- _SET EXERCISE_
From the first line of the data through the line containing "of the face.", return each line exactly.

- _GIVEN DATA_
━━━━━━━━
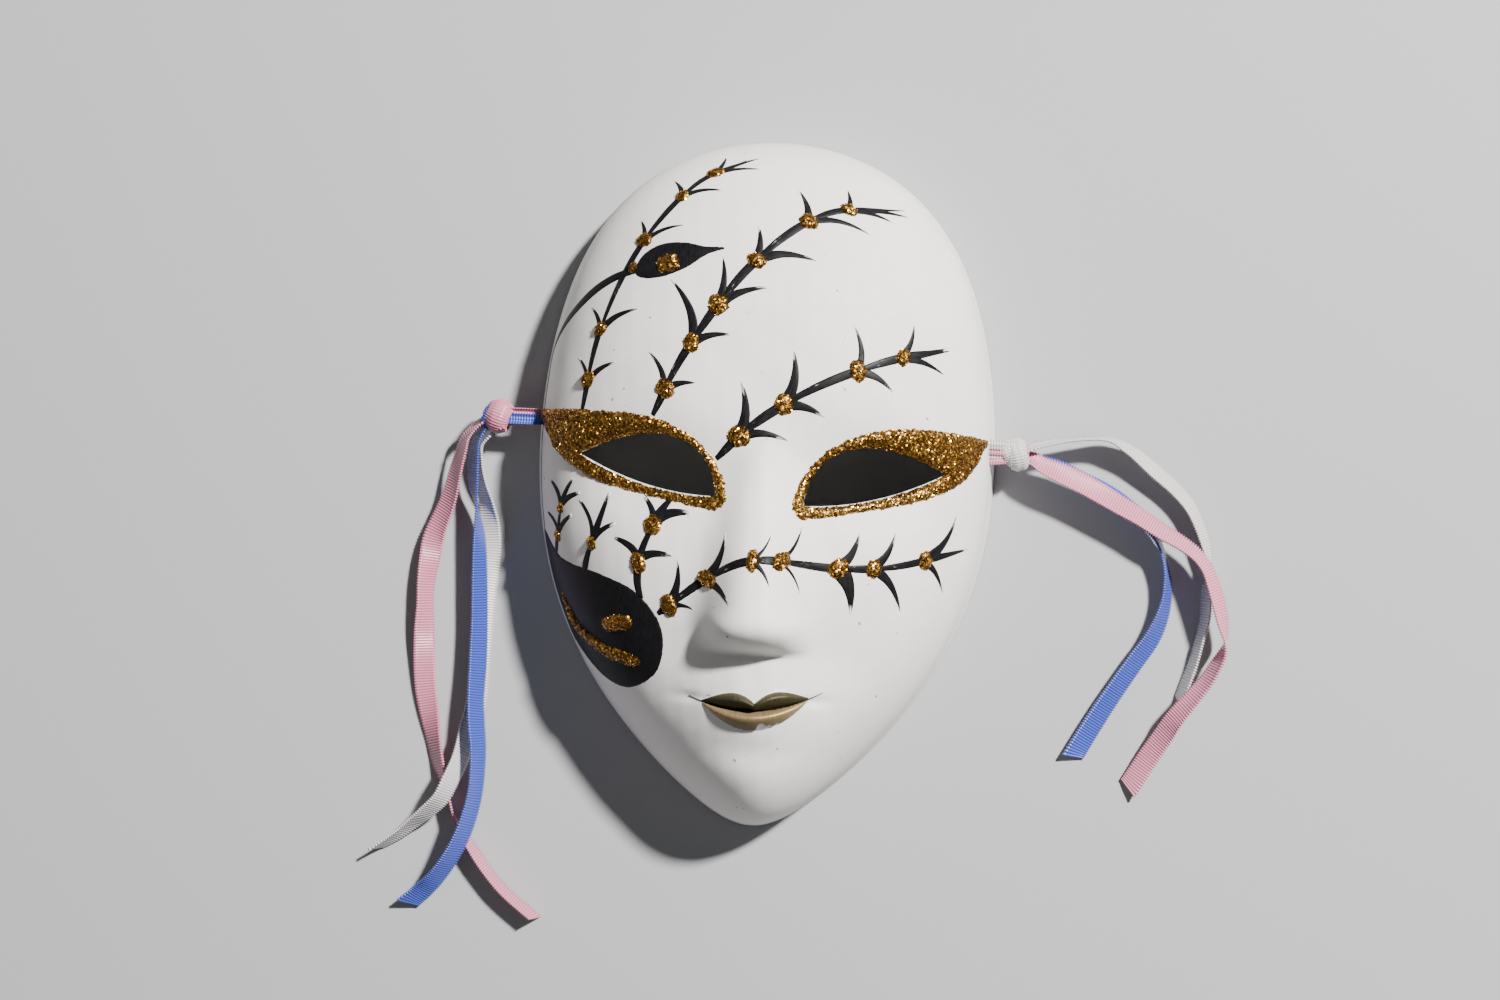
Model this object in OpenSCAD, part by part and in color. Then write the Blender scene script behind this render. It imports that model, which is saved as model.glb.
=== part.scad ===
// Venetian masquerade mask: a slip-cast ceramic face with glitter trim and ribbon ties.
// It lies face up on its rim. +X is the viewer's right, +Y is the forehead, +Z comes out of the face.

/* [Face] */
// Half of the width of the face, measured at eye level
face_half_w = 31.1; // [30.5:0.1:32]
// Half of the height of the face
face_half_h = 47.2; // [46:0.1:49]
// Share by which the outline widens from eye level towards the brow, and narrows towards the chin
egg_taper = 0.08; // [0.06:0.01:0.1]
// How much more the outline narrows at the chin itself
chin_taper = 0.26; // [0.2:0.02:0.3]
// Height of the face's surface between the eyes, above the rim, without the nose
crown_h = 24; // [22:0.5:27]
// Height of the upright side wall, from the rim up
side_wall_h = 5; // [4:0.5:6]
// Outward lean of the side wall at the rim
side_wall_lean = 0.8; // [0.4:0.1:0.9]
// Thickness of the ceramic
wall_t = 2.6; // [2.2:0.1:3]

/* [Nose and lips] */
// Height of the nose's tip above the face round it
nose_h = 6.8; // [5.6:0.2:8]
// Half of the nose's width at its ball
nose_ball_w = 5.7; // [5:0.1:6.5]
// Half of the nose's width at the bridge
nose_bridge_w = 4; // [3:0.1:4.5]
// Half of the width of the mouth
mouth_half_w = 7.3; // [6.5:0.1:8]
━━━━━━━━
- _SOLUTION TO THE PROBLEM_
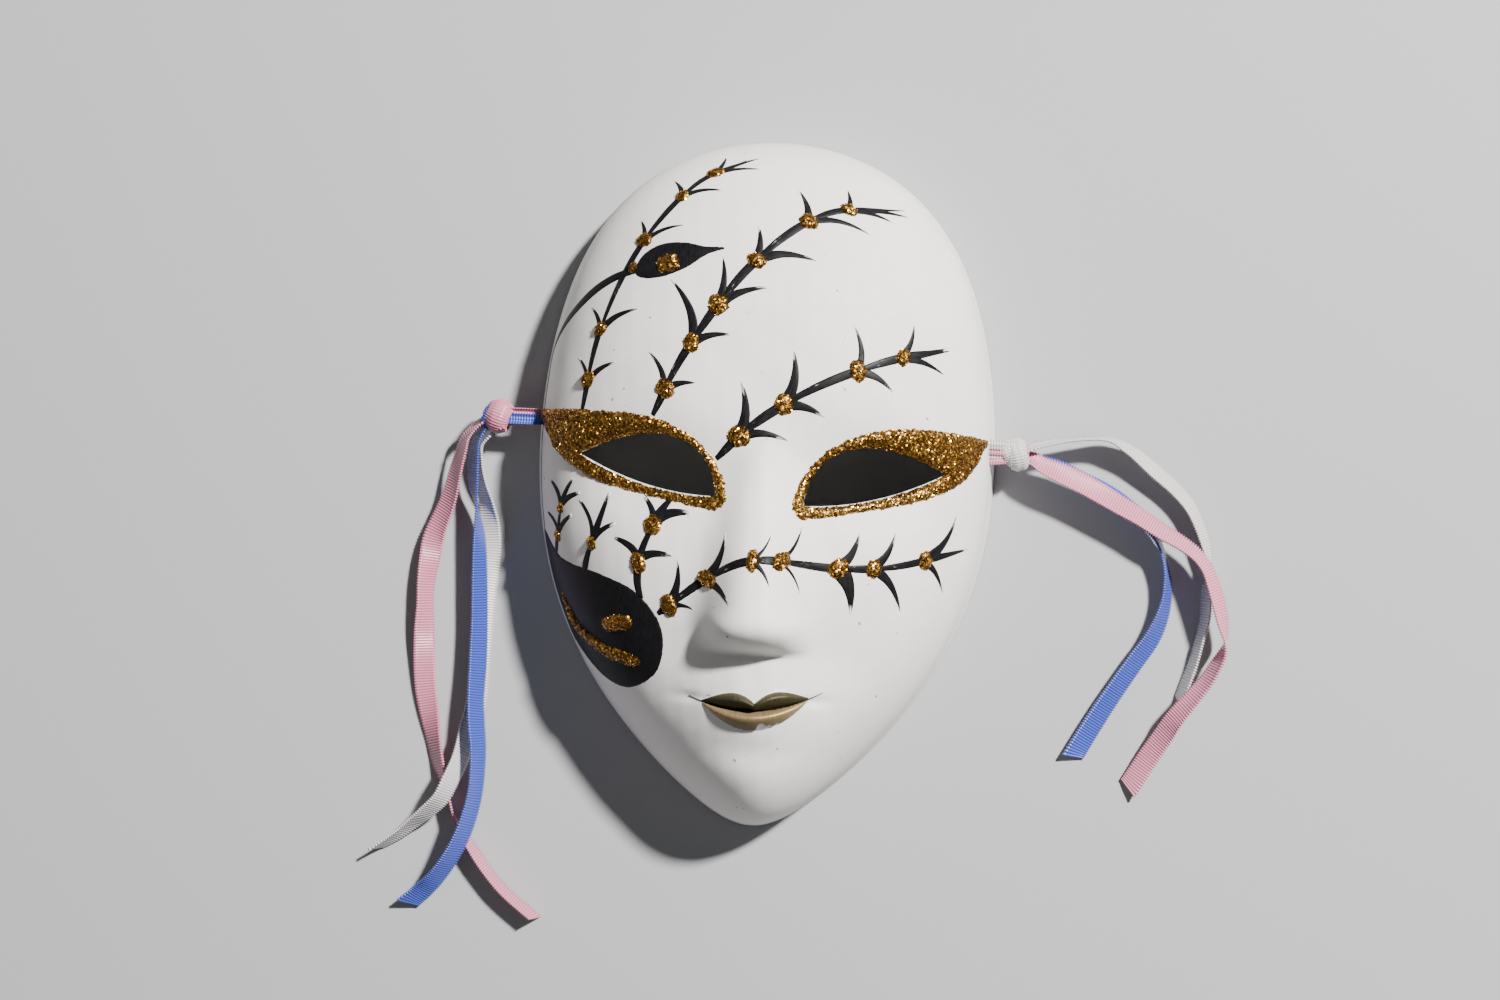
Model this object in OpenSCAD, part by part and in color. Then write the Blender scene script behind this render. It imports that model, which is saved as model.glb.
=== part.scad ===
// Venetian masquerade mask: a slip-cast ceramic face with glitter trim and ribbon ties.
// It lies face up on its rim. +X is the viewer's right, +Y is the forehead, +Z comes out of the face.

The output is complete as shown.